With credit to Pastor David Sumrall of the Cathedral of Praise in Manila, Philippines, I want to share with you a thought I got from him. He did an online devotional last month from Genesis chapter 2. As you recall, chapters 1 and 2 of the Bible’s first book offer slightly different renditions of The Creation Story. In chapter 1, God forms males and females simultaneously. In chapter 2, however, God forms man first, observes for a while, and basically says, “I can improve on that” and so fashions woman. Anyway, in chapter 2 we read the verse, “Then the Lord God formed man of dust from the ground....” A few verses later the author writes, “So out of the ground the Lord God formed every beast of the field and bird of the air....” What jumps out at you from those two verses? God used the same resource (dirt from the earth) to create the full, wide array of living creatures (cats and cows, eagles and elephants, foxes and frogs, hedgehogs and humans).
In Genesis 2, God uses what God has on hand to do remarkable things. God uses dirt – just dirt – and creates a miracle with it. In telling the story, Sumrall pointed out that we are very rarely limited by our resources. Instead, he argued, we are limited by our imagination. It’s not “What do I have?,” or “What do I lack?,” but rather, “What am I going to do with it?”
Are you familiar with the name Lewis Latimer? During Black History Month (and every other month, for that matter), his should be a name we lift up with gratitude. Who invented the incandescent light bulb? Thomas Edison. Who, however, invented the carbon filament that goes inside a light bulb and makes it glow? An African American named Lewis Latimer who worked with Edison on the project. Who invented the telephone? Alexander Graham Bell. Who, however, crafted the patent design to make it practical for use? Lewis Latimer.

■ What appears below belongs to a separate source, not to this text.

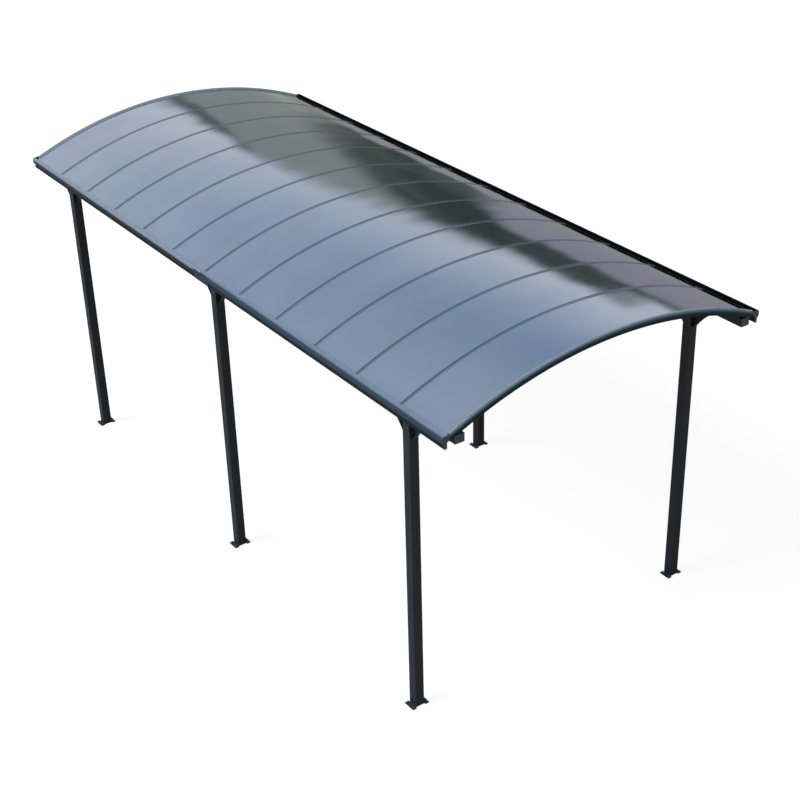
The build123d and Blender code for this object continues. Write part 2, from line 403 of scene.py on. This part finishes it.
# A painted black shade inside the gutters' channels, and a painted reflection in the sheets' pale grey on
# the rims' back slopes.
channel_painted_shade = {"inner_face": channel_side, "inner_painted_light": "0a0d11"}
crest_painted_reflection = {"inner_face": back_slope, "inner_painted_light": "8e9ba9"}
coats["gutter_coat"] = coat_with_painted_light(
    "gutter_coat", gutter_level, gutter_painted_shades, along_y, roughness=0.3, mirror=0.3, **channel_painted_shade
)
coats["rim_coat"] = coat_with_painted_light(
    "rim_coat", rim_level, rim_painted_shades, along_arch, roughness=0.26, mirror=0.2, **crest_painted_reflection
)
rear_gutter_coat = coat_with_painted_light(
    "rear_gutter_coat", gutter_level, rear_gutter_painted_shades, along_y, roughness=0.26, mirror=0.3,
    **channel_painted_shade,
)
print("gutter heights:", [rounded(height) for height in gutter_heights])
print("rim radii:", [rounded(radius) for radius in rim_radii])

# %% [markdown]
# The roof sheets are smoked polycarbonate under a mirroring sun film, with fine channels that run
# from eave to eave. The plastic is dark, and what is seen is the surroundings in the film. A metal
# says this best: it is all mirror, its base colour tints what it shows, and a low roughness
# softens that a little. The channels are a shallow wave along Y, a slow swell stands for the
# spring in a thin sheet, and each sheet leans a little in its own way, so that what it mirrors
# steps a little at each joint.

# %% Roof sheets
channel_pitch = 0.011


def smoked_sheet():
    """A blue-grey mirror film on dark plastic, its channels a sine wave along Y.

    The height is the channels' wave, plus the swell's noise, plus a slope along X that differs
    from bay to bay.
    """
    sheet = Finish("roof_sheet")
    along = sheet.axis("Y")
    channels = sheet.node("Math", {"operation": "SINE"}, {0: along * (2 * math.pi / channel_pitch)})
    clouds = sheet.noise(sheet.stretched(1.6, 1.1, 1.6), 1.0, 3.0)
    tone = sheet.between(clouds + channels * 0.03, 0.3, 0.7)
    film = sheet.noise(sheet.stretched(9.0, 26.0, 9.0), 1.0, 5.0)
    mirror = sheet.blend(tone, colour("b0b9c9"), colour("b6bfce"))
    mirror = sheet.blend(sheet.between(film, 0.45, 0.8) * 0.15, mirror, colour("bcc3ce"))
    swell = sheet.noise(sheet.stretched(0.9, 1.9, 0.9), 1.0, 1.0)
    number = sheet.node("Math", {"operation": "FLOOR"}, {0: (along + half_length) / bay_pitch})
    chance = sheet.node("TexWhiteNoise", {"noise_dimensions": "1D"}, {"W": number + 0.5}, out="Value")
    lean = chance - 0.5
    channel_height, swell_height, lean_slope = 0.000003, 0.005, 0.02
    height = channels * channel_height + swell * swell_height + sheet.axis("X") * lean * lean_slope
    relief = sheet.relief(height, 1.0)
    rough = film * 0.06 + 0.05
    return sheet.surface(Base_Color=mirror, Metallic=1.0, Roughness=rough, Normal=relief, IOR=1.58)


coats["roof_sheet"] = smoked_sheet()
print("roof sheet finish made")

# %% [markdown]
# The end caps are moulded plastic with the fine texture of the mould. The anchors and rivets are
# galvanised or stainless steel, which is metal all through, so Metallic is 1 and the colour is
# that of the reflection. The strips along the eaves are bare aluminium, made in the same way. The
# seals are pale grey-blue, rubber at the joints and sealant at the rims, and dull. The screws and
# the welds are coated like the frame.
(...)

Who designed railroad car bathrooms that made them convenient for travelers? Who invented the original air conditioning unit? Yep, Latimer on both counts.
Lewis Latimer, by the way, had no formal training in science. He possessed natural intellect, but no educational training in the field. Furthermore, his dream was not actually to become an inventor. His dream, in the 1800s, was to advance the plight of people of color who were still suffering the after-effects of slavery. He believed freedom without opportunity would keep people economically enslaved. And he saw technology as the door to equal economic opportunity. So, Latimer assessed what he had: a job that gave him exposure to Hiram Maxim and his theories of light, an acquaintance with Bell and Edison, some ideas about projects those two inventors were working on, and a noble dream. Note that none of his resources were actually monetary. But Latimer used his imagination to consider how he might use all the things he did have at his disposal to make his dream come true. Next time you turn on the lights and pick up your phone in an air-conditioned apartment, remember that.
So, what’s your dream? And if you are not energetically pursuing it, what’s standing in the way? A lack of resources? No. You have resources. We all do. They may not be monetary, but we have resources. What ordinarily stands in the way of people and the fulfillment of their dreams is a lack of imagination. God had dirt, but look what God did with it. Latimer did not have great financial abilities, plus he was Black in a day when opportunities were intentionally denied to his race. But he took note of the resources that were his and used his imagination to do the impossible.
So, here’s the takeaway for you in your own personal life: Don’t focus on what you lack. Focus on what you have. Don’t focus on “Why I can’t.” Focus on “How I will.” Don’t focus on your doubts. Focus on your dreams. Life that is deeper and richer than you previously dreamed is attainable by those who faithfully and creatively use their imagination.